Your objective — Using the records provided below, locate and copy each line that contains the word "hinge".

>> Start Extracted material

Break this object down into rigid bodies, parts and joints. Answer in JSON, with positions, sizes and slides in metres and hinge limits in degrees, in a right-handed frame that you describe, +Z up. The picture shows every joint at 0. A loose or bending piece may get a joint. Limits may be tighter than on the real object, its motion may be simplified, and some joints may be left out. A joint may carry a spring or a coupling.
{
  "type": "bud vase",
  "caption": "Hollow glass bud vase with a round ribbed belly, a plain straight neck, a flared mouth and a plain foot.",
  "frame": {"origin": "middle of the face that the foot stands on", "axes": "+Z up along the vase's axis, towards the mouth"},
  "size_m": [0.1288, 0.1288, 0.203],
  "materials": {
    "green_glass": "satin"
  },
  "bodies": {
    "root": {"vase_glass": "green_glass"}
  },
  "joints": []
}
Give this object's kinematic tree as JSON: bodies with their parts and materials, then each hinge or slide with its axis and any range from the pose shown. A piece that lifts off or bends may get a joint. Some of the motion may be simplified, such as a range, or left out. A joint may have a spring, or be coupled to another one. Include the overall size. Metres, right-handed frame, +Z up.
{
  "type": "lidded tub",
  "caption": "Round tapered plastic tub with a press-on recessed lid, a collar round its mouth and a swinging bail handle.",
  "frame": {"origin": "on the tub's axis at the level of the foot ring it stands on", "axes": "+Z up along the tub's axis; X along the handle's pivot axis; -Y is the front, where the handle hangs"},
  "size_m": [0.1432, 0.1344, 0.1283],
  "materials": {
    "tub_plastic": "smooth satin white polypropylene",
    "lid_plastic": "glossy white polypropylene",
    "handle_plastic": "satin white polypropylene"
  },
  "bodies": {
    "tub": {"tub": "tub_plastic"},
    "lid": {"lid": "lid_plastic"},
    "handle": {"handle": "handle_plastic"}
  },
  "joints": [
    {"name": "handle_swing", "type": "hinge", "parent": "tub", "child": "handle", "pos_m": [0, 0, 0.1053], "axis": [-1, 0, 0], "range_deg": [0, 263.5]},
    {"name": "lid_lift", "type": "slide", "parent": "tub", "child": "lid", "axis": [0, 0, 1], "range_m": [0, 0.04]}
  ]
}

>> End Extracted material
>> Start Extracted material

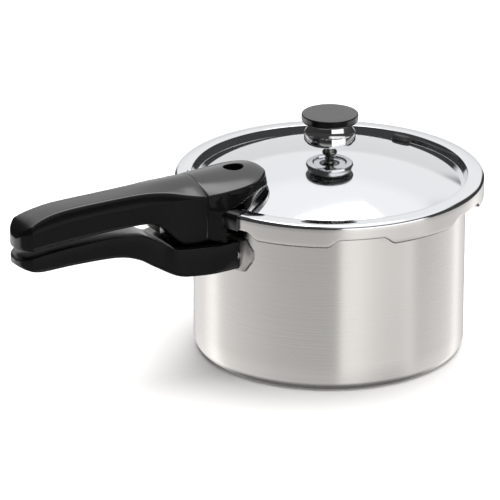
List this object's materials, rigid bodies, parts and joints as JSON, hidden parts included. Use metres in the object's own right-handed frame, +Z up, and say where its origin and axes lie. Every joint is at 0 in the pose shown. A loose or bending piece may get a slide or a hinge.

>> End Extracted material

Written response —
Break this object down into rigid bodies, parts and joints. Answer in JSON, with positions, sizes and slides in metres and hinge limits in degrees, in a right-handed frame that you describe, +Z up. The picture shows every joint at 0. A loose or bending piece may get a joint. Limits may be tighter than on the real object, its motion may be simplified, and some joints may be left out. A joint may carry a spring or a coupling.
Give this object's kinematic tree as JSON: bodies with their parts and materials, then each hinge or slide with its axis and any range from the pose shown. A piece that lifts off or bends may get a joint. Some of the motion may be simplified, such as a range, or left out. A joint may have a spring, or be coupled to another one. Include the overall size. Metres, right-handed frame, +Z up.
    {"name": "handle_swing", "type": "hinge", "parent": "tub", "child": "handle", "pos_m": [0, 0, 0.1053], "axis": [-1, 0, 0], "range_deg": [0, 263.5]},
List this object's materials, rigid bodies, parts and joints as JSON, hidden parts included. Use metres in the object's own right-handed frame, +Z up, and say where its origin and axes lie. Every joint is at 0 in the pose shown. A loose or bending piece may get a slide or a hinge.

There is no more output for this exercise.